Biden performed strongly among African American voters during the Democratic primary but continues to make gaffes, saying in May: “If you have a problem figuring out whether you’re for me or Trump, then you ain’t black.”

Democrats will be hoping that Harris’s historic candidacy dampens such concerns. Like Barack Obama, she is mixed race (her father from Jamaica, her mother from India), spent part of her childhood abroad (in Canada), protested against apartheid in South Africa and became a lawyer and then a Democratic senator.

Kamala Harris speaks during a senate judiciary committee hearing in Washington DC, on 16 June.
Kamala Harris speaks during a senate judiciary committee hearing in Washington DC on 16 June. Photograph: Jonathan Ernst/Reuters

She has seen the world through eyes that no white man can. In her memoir, The Truths We Hold: An American Journey, Harris describes how her mother became conditioned to discrimination at airport customs because of her accent and skin colour. So when Harris and her husband, Doug Emhoff, who is white, first went through customs together, her muscle memory kicked in, she writes.

“I was preparing myself in the usual way, making sure we had everything just right and in order. Meanwhile, Doug was as relaxed as ever. It frustrated me that he was so casual. He was genuinely perplexed, innocently wondering, ‘What’s the problem?’ We had been raised in different realities. It was eye-opening for us both.”

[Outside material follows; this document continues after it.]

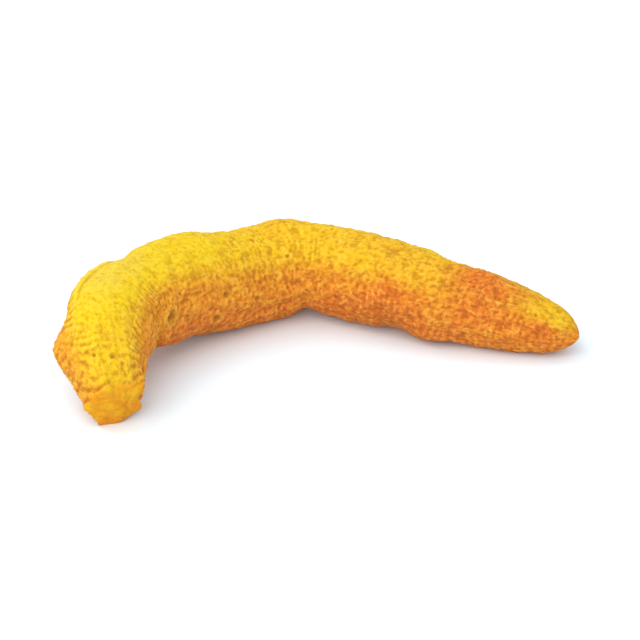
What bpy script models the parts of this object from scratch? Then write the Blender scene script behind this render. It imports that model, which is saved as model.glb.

Harris’s selection offers a measure of redemption for Democrats who, after holding the most diverse primary race in history, still went for the septuagenarian white guy. The defeat of Harris and others was a bitter blow for many in a party that has declared Black women to be its “backbone”.

Now, as Trump leans into white identity politics, Democrats believe that Harris will maximise the turnout of female and African American voters, not least in critical swing states such as Michigan, Pennsylvania and Wisconsin, where a dip in Black turnout last time cost Clinton dearly.

But this will be a stress test for Democratic party unity. Harris can be seen as being to the left of Biden, but that is not saying very much. Progressives have worried about her career as California’s attorney general, including her support of an initiative that threatened the parents of repeatedly truant schoolchildren with prison sentences.

So far, however, the Democrats have done a better job than in 2016 of putting their differences to one side, such is the existential threat posed by Trump. They will know that in voting for Biden-Harris in 2020, they may well be voting for Harris in 2024.

“The Democrats now have a presidential ticket that reflects the American people better than the GOP ticket and every presidential ticket in US history,” tweeted the historian and author Ibram X Kendi. “It’s not everything. It’s not the crushing of racism + sexism. It’s not the freeing of Black womanhood. But it can be the start.”